The postwar years would have been like ours, optimistic and bold and prosperous—at least in the US. Auto design would be flamboyant, and while the mechanicals didn’t change much, for the first time an attempt would be made to really style the motor units, with motor unit companies offering different housings and colors and lighting designs, and so on.

Big motors mean more status, and families were now prosperous enough to own an average of three bodies per motor unit — usually a sedan, a convertible, and some sort of either camper or utility truck.


Connecting a body to a motor unit was a simple process, able to be done by one person, with connections becoming more and more standardized and hydraulically-assisted.

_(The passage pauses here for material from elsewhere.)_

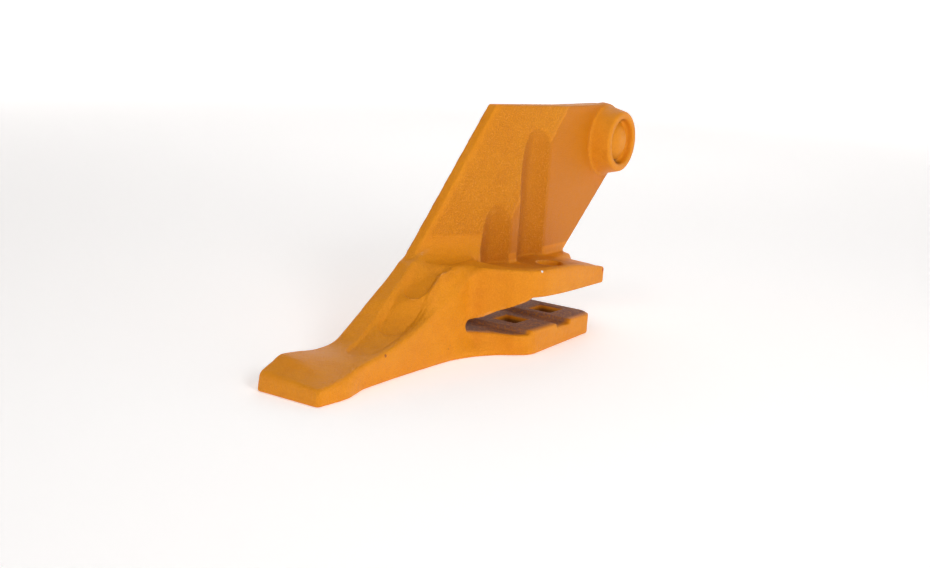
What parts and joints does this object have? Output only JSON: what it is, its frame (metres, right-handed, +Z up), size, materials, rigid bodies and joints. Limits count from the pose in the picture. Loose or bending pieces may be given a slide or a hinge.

For the first time, carriage makers and motor unit companies have started to partner up to provide unified body designs between motor unit and passenger carriage. While federal regulations mandate that all motor units be compatible with all carriages, more and more buyers are seeking to stay with allied companies to have an overall unified look.


Also in this era, people are buying the biggest V8 motor units they can and connecting them to the smallest, lightest carriage models they can find, giving birth to the muscle car.

Quality control took a hit in this universe’s decade as well, with motor units commonly exhibiting issues like ‘nose droop’ as seen above, the result of poor alignment and sloppy manufacturing.


Big motor units and ornate two-door carriages with vinyl roofs and opera windows form the basis of the ‘personal car’ craze, though many buyers soon ditched their big V8 motor units for smaller 4-cylinder ones as gas prices continued to climb.

The gas crisis meant many more small four-cylinder motor units were sold, with light hatchback bodies becoming increasingly popular. Pickup truck bodies had always been available, but for the first time people were pairing them with the small, economy motor units instead of the big utility I-6 or V8 ones, creating lighter-duty but still useful trucks, as seen above.


The first really serious and successful streamlining started here, necessitating greater cooperation between motor unit and carriage makers. Mechanical linkages between motor unit and carriage started to be phased out in favor of drive-by-wire systems, making the first motor units that were no longer compatible with most older carriages, though companies did offer adapter kits.

I bet for racing and real performance applications, one-unit cars as we know them would have been developed, allowing for things like mid-engines, less weight, and much better handling.


Still, for general transportation use, I think the separate propulsion unit/people cargo carrier setup could actually work well, and could have offered some interesting options and opportunities.

That’s not how things went, though, and I can’t say I regret that. Still, I would love to visit that universe, if only to log on to their internet, go to Jelopnic.com, and see what crazy ideas that Tason Jorchinsky has about motor units and carriages that are all one, weird unit.